On the marital front


I have had several people ask for an update with how Josh and I are doing so here it is: we are about the same.  Not much has changed since the last updates.  He is continuing to see a psychologist, which has been helping him see where his self hate comes from, but it is a very slow process.  Until Josh is able to be comfortable with himself I cannot really resolve our issues as he takes all the blame and creates a reality where my life and my children’s life are better without him; a scenario I obviously don’t agree with or I wouldn’t still be here.  There will be several days where I feel like he is really making an effort and our relationship id finally on the mend, and then there will be several days of the same things that have been plaguing our marriage.  In essence, it is still a lot of up and down, but it is something we are both trying to repair, so I feel that’s as much as I can ask for or expect at the moment.  I know it upsets him when I try and point out the selfishness he had been exhibiting and I feel that has really improved, especially as the date for my delivery grows near, it is nice to have him put me and the baby first in our needs, which really wasn’t the case several months ago.  So as I mentioned there is progress, but it is slow, but working.  I look forward to the day where I feel like I have the man I married back and that we can once again be a team in all we think and do, or at least have the tools to be comfortable with where the other is at that we can continue to learn and grow together.

Tuesday, October 2, 2012

Confusion


So as I posted in an earlier blog post, my husband had been checking my dilation.  He did for the two days he was home before Dorian arrived and was accurate with what he was feeling and what the nurses said I was.  So when I went in for my appointment Friday I was sure I would be at a 1 ½ like my husband had felt.  My doctor was backed up that day and although I didn’t feel she was rushing through the appointment at all she barely had her fingers up in me before she announced that my cervix was closed.  I was a little disappointed as I have been contracting steady enough that I was confidant there should be change, but didn’t want to second guess her.  I told Josh and he was disappointed and confused as he swore he felt a hole that was changing sizes.  We then did some research and looked at some pictures so he had a visual as what things should look and feel like.  Since the doctor said I was closed, I didn’t feel the need to have Josh check me every night.  Sunday, we went out what we thought would be a short walk.  This short walk on an unmarked trailhead turned into quite a hike and by the time we made it to the car I was contracting hard and steady; enough that I felt Josh should go ahead and check me again.  We went over the pictures again before he checked me.  Once again he said he felt like I was dilated to a two and the size of the hole was definitely changing.  So the question is: who is wrong; the doctor or my husband?  This is going to drive me crazy as my next appointment isn’t until Friday.  I just wish I knew where I was at so I could try and be a little more prepared.  I just had Josh check me again this evening and according to the pictures he said he would guess that I am dilated to a three, almost four, but there hasn’t been much effacing.
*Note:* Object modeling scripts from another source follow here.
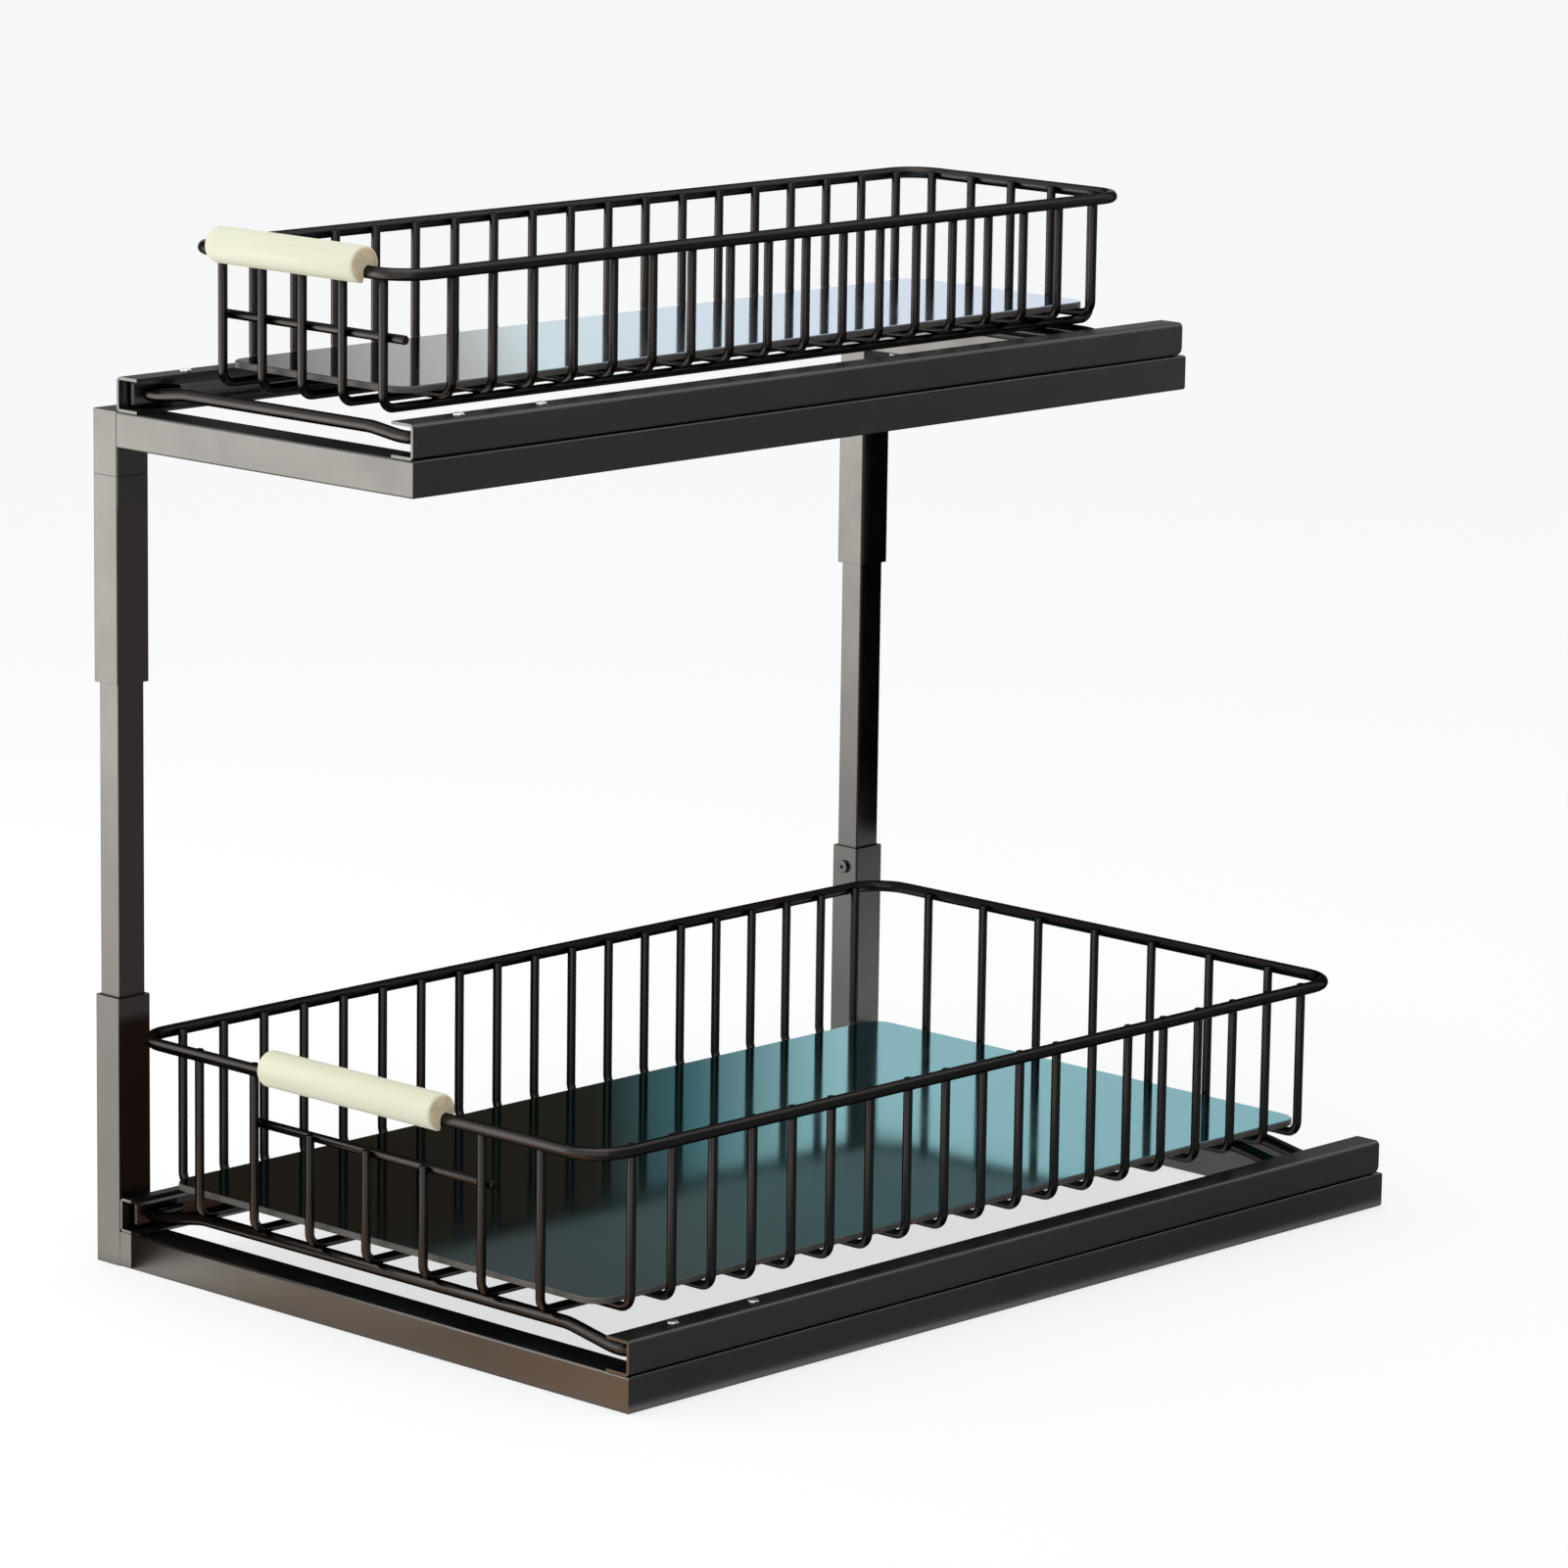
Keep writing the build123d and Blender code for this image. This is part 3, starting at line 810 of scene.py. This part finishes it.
def mat_material(tier, tones):
    """Mirror-like sheet whose tint runs from dark at the front to blue at the back; the darkening
    towards the front is painted shade, and on the upper mat its reflections are dimmed there too,
    also painted shade.
    """
    lean = 0.22  # how far the run of the tint, painted shade included, leans across the mat
    material, shader, coordinates = new_material(f"{tier}_mat_gloss")
    link = material.node_tree.links.new
    low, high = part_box(f"{tier}_basket_mat")
    size = high - low
    scale = (1 / size.x, 1 / size.y, 1)
    offset = (-low.x / size.x, -low.y / size.y, 0)
    place = axes(material, stretched(material, coordinates, scale, offset))
    along = material.node_tree.nodes.new("ShaderNodeMath")
    along.operation = "MULTIPLY_ADD"
    along.inputs[1].default_value = lean
    link(place["X"], along.inputs[0])
    link(place["Y"], along.inputs[2])
    # Base colours, and for the upper mat the reflection tints too, darken towards the front:
    # painted shade.
    if tier == "lower":
        body = [
            (0.25, tones.lower_mat_front_painted_shade),
            (0.60, tones.lower_mat_back),
            (1.00, tones.lower_mat_corner),
        ]
        sheen = [(0.25, tones.lower_mat_sheen), (0.60, tones.lower_mat_sheen)]
    else:
        body = [
            (0.31, tones.upper_mat_front_painted_shade),
            (0.42, tones.upper_mat_middle),
            (0.80, tones.upper_mat_back),
        ]
        sheen = [
            (0.02, tones.upper_front_sheen_painted_shade),
            (0.20, tones.upper_grey_sheen_painted_shade),
            (0.42, tones.upper_back_sheen),
        ]
    link(blend_colours(material, along.outputs["Value"], body), shader.inputs["Base Color"])
    link(blend_colours(material, along.outputs["Value"], sheen), shader.inputs["Specular Tint"])
    haze = cloud(material, coordinates, scale=14.0)
    link(spread(material, haze, low=0.06, high=0.11), shader.inputs["Roughness"])
    ripple = cloud(material, coordinates, scale=60.0, detail=1.0)
    relief(material, shader, ripple, strength=0.01, depth=0.0003)
    shader.inputs["Metallic"].default_value = 1.0
    return material


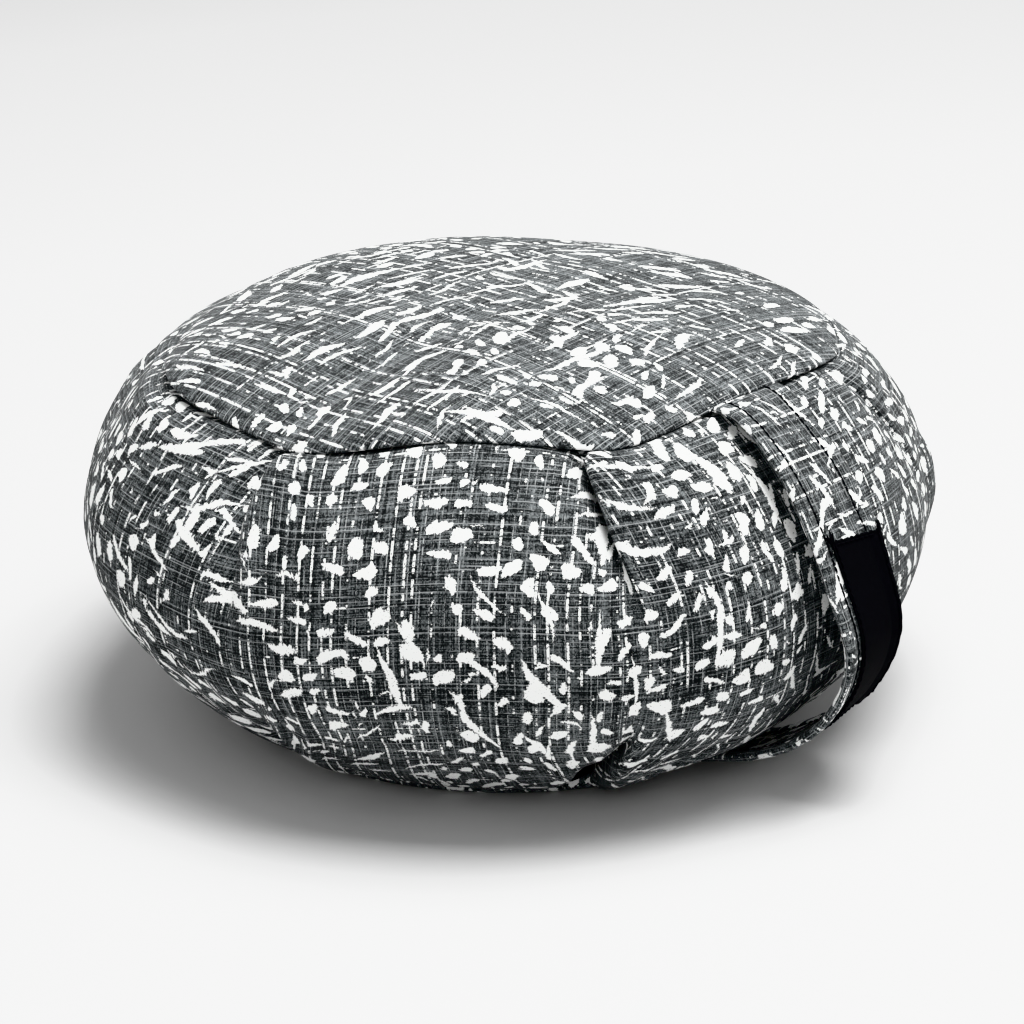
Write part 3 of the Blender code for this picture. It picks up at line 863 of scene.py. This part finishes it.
def printed_marks(g, place, own_x, own_y, crossing, missing, seed):
    """The print: rough dashes in patches, and broken lines that follow single threads."""
    # Its edges follow the weave: each thread takes the ink a little further or less.
    wander = g.vector("ADD", g.wander(place, *SLOW_WANDER), g.wander(place, *FAST_WANDER))
    jump = g.joined(g.times(own_y[1], THREAD_JUMP[0]), g.times(own_x[1], THREAD_JUMP[1]))
    ragged = g.vector("ADD", g.vector("ADD", place, jump), wander)
    rough = g.span(crossing[2], -EDGE_ROUGH / 2, EDGE_ROUGH / 2)
    rough = g.vary(rough, g.noise(place, 0.6), INK_ROUGH)

    turned, own = patches(g, ragged, PATCH_SIZE)
    grains = dashes(g, turned, own, rough, GRAINS, missing, seed)
    grains = g.times(grains, g.math("LESS_THAN", own[1], GRAIN_SHARE))
    slim = dashes(g, turned, own, rough, SLIM, missing, seed)
    slim = g.times(slim, g.math("GREATER_THAN", own[1], GRAIN_SHARE))
    turned, own = patches(g, g.vector("ADD", ragged, REED_PLACE), REED_PATCH)
    reeds = dashes(g, turned, own, rough, REEDS, REEDS_MISSING, seed)
    reeds = g.times(reeds, g.math("LESS_THAN", own[1], REED_SHARE))

    x, y, _ = g.split(place)
    inked = bright_threads(g, x, y, INKED_WARPS, seed)
    inked = g.most(inked, bright_threads(g, y, x, INKED_WEFTS, seed))
    inked = g.times(g.range(inked, 0.15, 0.40), g.range(crossing[2], 0.08, 0.30))
    marks = g.most(g.most(g.most(grains, slim), reeds), inked)
    bare = g.math("MULTIPLY_ADD", crossing[1], 0.22, g.noise(place, 1.1))
    return g.times(marks, g.range(bare, 0.36, 0.44))


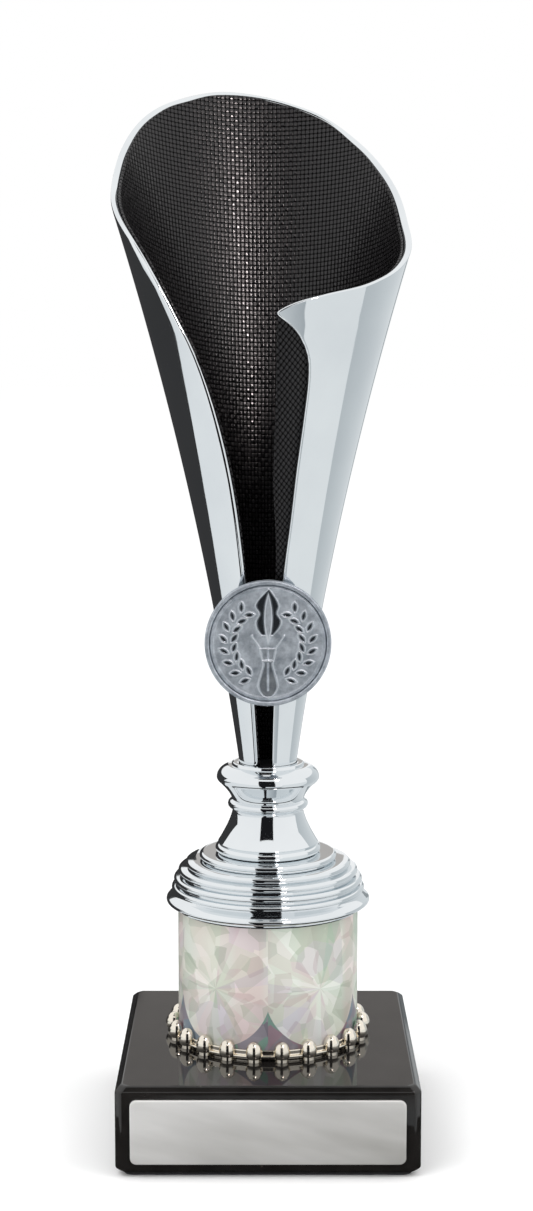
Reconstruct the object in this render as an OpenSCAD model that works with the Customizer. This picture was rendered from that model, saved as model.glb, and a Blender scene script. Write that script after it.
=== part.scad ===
// Rolled-cone cup trophy on a beaded column and a stone base, in millimetres.
// +Z is up, the front faces -Y, and the origin is on the resting face under the column's axis.

/* [Base] */
// Width of the stone block, left to right
base_w = 60; // [50:1:90]
// Depth of the stone block, front to back
base_d = 64; // [54:1:90]
// Height of the stone block without its felt
base_h = 17.7; // [14:0.1:40]
// Chamfer on every edge of the stone block
base_chamfer = 1.1; // [0.4:0.1:2]
// How far the column's axis stands behind the middle of the block
column_setback = 3; // [0:0.5:5]
// Thickness of the felt sheet under the block
felt_t = 0.6; // [0.4:0.1:2]
// Margin of bare stone around the felt sheet
felt_margin = 1.6; // [1.2:0.1:4]

/* [Nameplate] */
// Width of the engraving plate
plate_w = 54; // [30:1:56]
// Height of the engraving plate
plate_h = 13; // [8:0.5:14]
// Thickness of the engraving plate
plate_t = 0.6; // [0.4:0.1:1.5]
// Corner radius of the engraving plate
plate_corner_r = 1.3; // [0.5:0.1:4]
// Thickness of the adhesive tape behind the plate and behind the medallion saddle
tape_t = 0.2; // [0.1:0.05:0.6]

/* [Fixings] */
// Diameter of the tie rod that clamps the stack
rod_d = 5; // [4:0.5:6]
// Size across the flats of both nuts
nut_af = 8; // [7:0.5:10]
// Thickness of both nuts
nut_t = 4; // [3:0.1:5]
// Outside diameter of the flat washer
washer_d = 15; // [12:0.5:18]
// Thickness of the flat washer
washer_t = 1; // [0.8:0.1:2]
// Thickness of the split lock washer
lock_t = 1.2; // [0.8:0.1:2]
// Diameter of the fixing recess under the block
recess_d = 20; // [19:0.5:28]
// Depth of the fixing recess under the block
recess_depth = 8; // [7.8:0.1:10]
// Diametral clearance of the rod in every hole
rod_clearance = 0.4; // [0.2:0.1:1]

/* [Column] */
// Outside radius of the column tube
tube_r = 18.5; // [15:0.5:23]
// Wall of the column tube
tube_wall = 1.5; // [1:0.1:3]
// Length of the column tube
tube_len = 26.6; // [16:0.1:80]
// Thickness of the prismatic film around the tube
foil_t = 0.2; // [0.1:0.05:0.5]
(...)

I have just decided that if the same occurrence happens at this next appointment I will ask her what he could possibly be feeling, but if all the sudden I am dilated to a three then I will just assume Josh had been correct the whole time.  Any ideas as to how this happened?  What do you think?

Monday, October 1, 2012

Angels among us


I know I have been slacking on posting daily, but life has kept me pretty busy as of late.  Because of this that means I have a lot of blessings to share.  The biggest being the sweet lady who has entered my life and taken me under her wing as she has befriended and reached out to me in ways that I needed most.  As you all know, we lost all of our belongings in a fire close to a year ago, so all the baby items we had invested in are all gone, so now that I am pregnant again, we have been forced to go out and require the same items all over again, but this time on a much tighter budget and without the reassurance that we will have more children in the future.  People were so generous in donating all they did after the fire that I didn’t want to proposition my friends and family for items we still needed for the new baby.  I was stressing out over all the things I still felt were missing and this sweet lady mentioned above, organized and threw me a surprise baby shower in which a room full of angels shared their love with me as they generously gave me the items I was still in need of.  I wish I knew how to express myself in person, the way I do in writing because I want all of these women to know just how much they bless my life.  In such a cruel self serving world, I feel so blessed to have come across so many who will go out of their way to serve someone as (undeserving, I feel) as me. 

With all the trials I have been through the last several years I have kept asking myself, why me, and why where we stationed here, but I know without a doubt that these wonderful people have been put in my life because it was only them that could reach out and love me the ways that I am in need of at this time.  I believe with all my heart that the Lord always provides for us and once again I want all my sweet friends and yes, you reading my blog, to know just how much I love you and value you because it is through your love and help that you have strengthened me through my hard times.


there were several more pictures, but I was crying in most of them as such sweetness touched my heart.